Depolarized-light-scattering study of orthoterphenyl and comparison with the mode-coupling model

Abstract
The dynamics of the molecular glass-forming liquid orthoterphenyl above the glass-transition temperature was studied combining several experimental techniques: depolarized Raman, depolarized Rayleigh-Brillouin light scattering, and photon correlation spectroscopy in the temperature range from 250 to 440 K. The combined spectra covering a frequency range from 102 to 1013 Hz were analyzed using the mode-coupling theory. The coordinates of the susceptibility minimum, ωmin and χmin, as well as the position of the maximum, ωmax (α peak), scale with temperature according to the mode-coupling theory, resulting in Tc=290 K. The construction of the predicted master curve in the vicinity of the minimum of the rescaled susceptibility was possible in a narrow frequency range only if the values of ωmin resulting from the mode-coupling-theory force fit were used.
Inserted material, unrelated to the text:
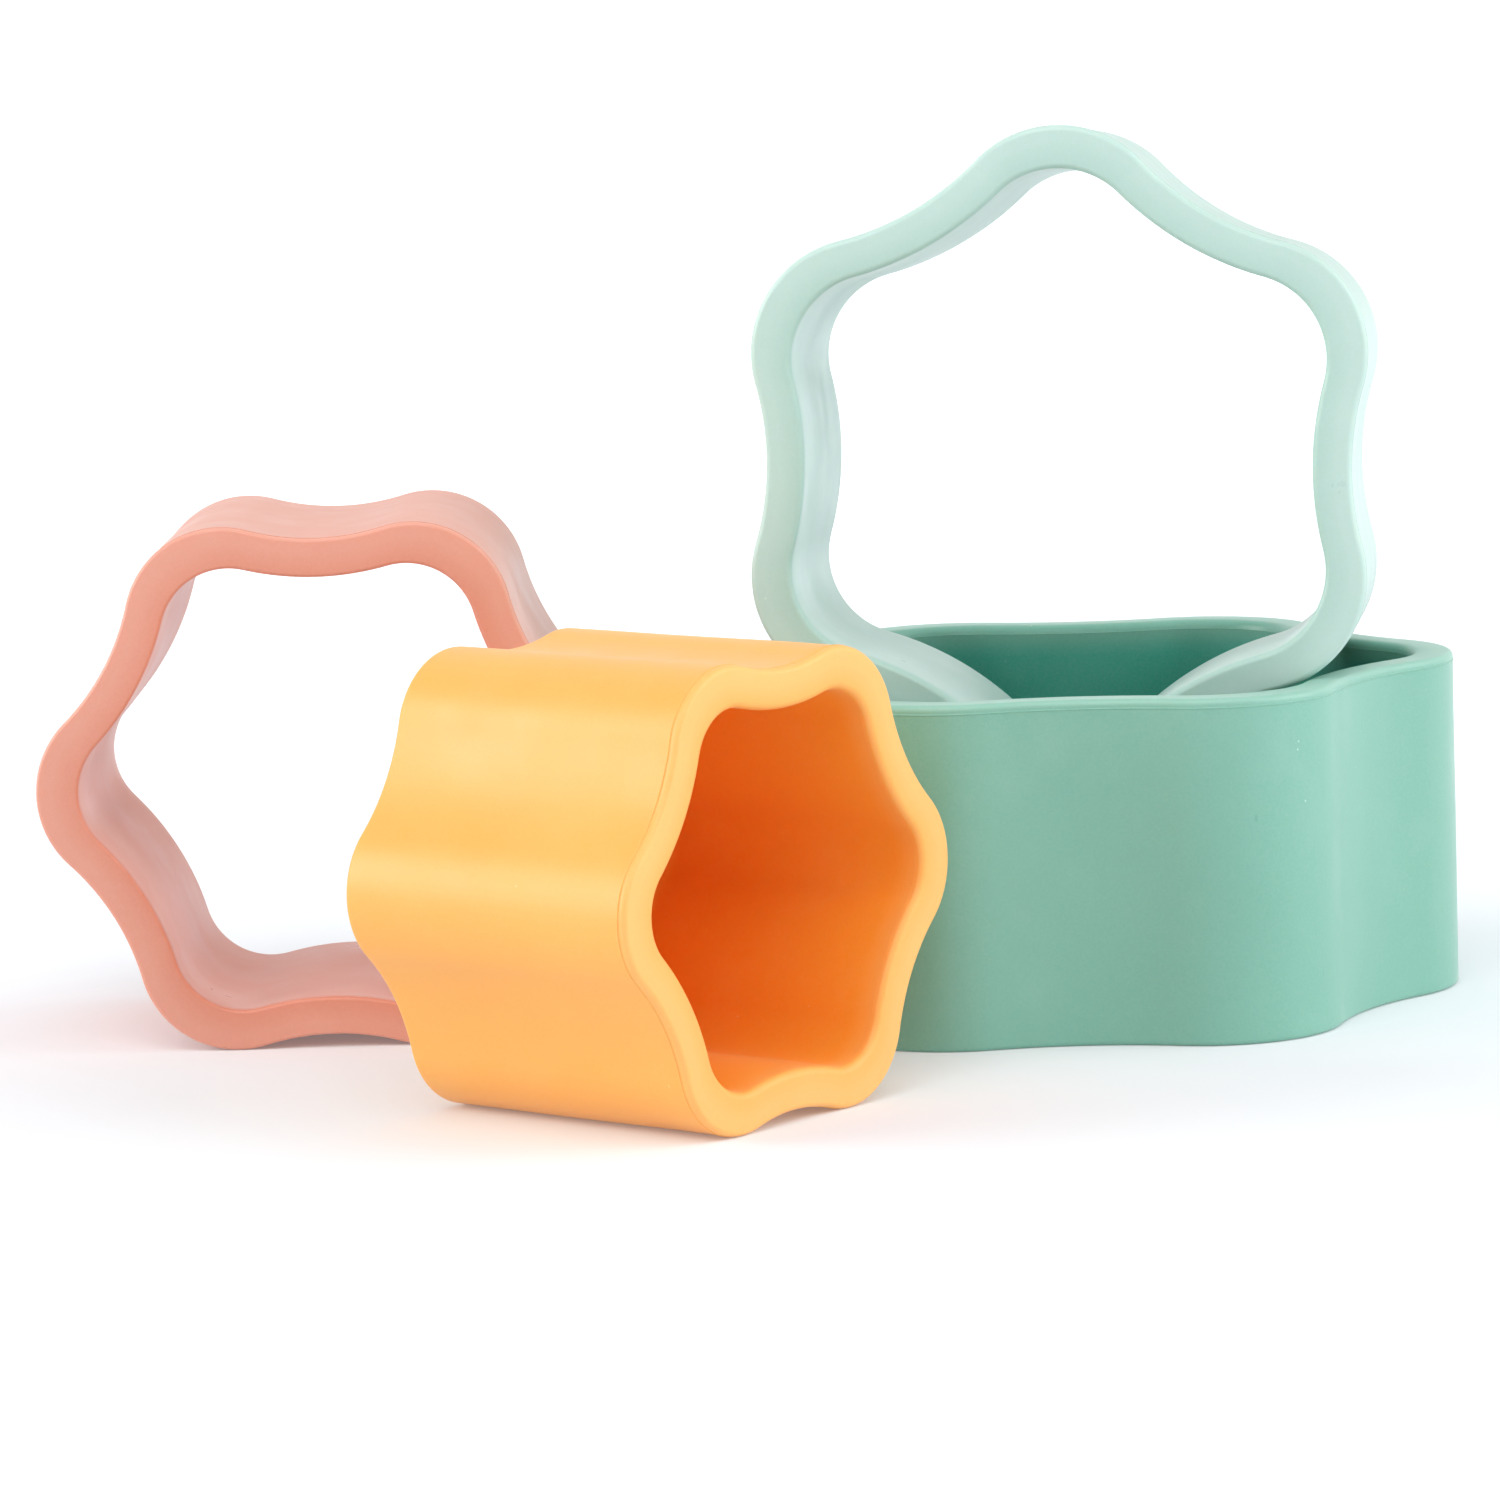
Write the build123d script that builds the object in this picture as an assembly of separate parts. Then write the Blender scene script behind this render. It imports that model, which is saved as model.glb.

The width of the α peak appears to increase with increasing temperatures for temperatures above Tc, although when the effects of fast processes on the high-frequency wing are included, the corrected width appears to decrease instead approaching a Debye relaxation shape at high temperatures. Below Tc it was not possible to fit objectively the data using the mode-coupling theory; thus it was impossible to corroborate the divergence of the scaling time of the mode-coupling β relaxation on both sides of Tc. Assuming a priori that the mode-coupling model is correct, it is possible to make the data compatible with the mode-coupling theory.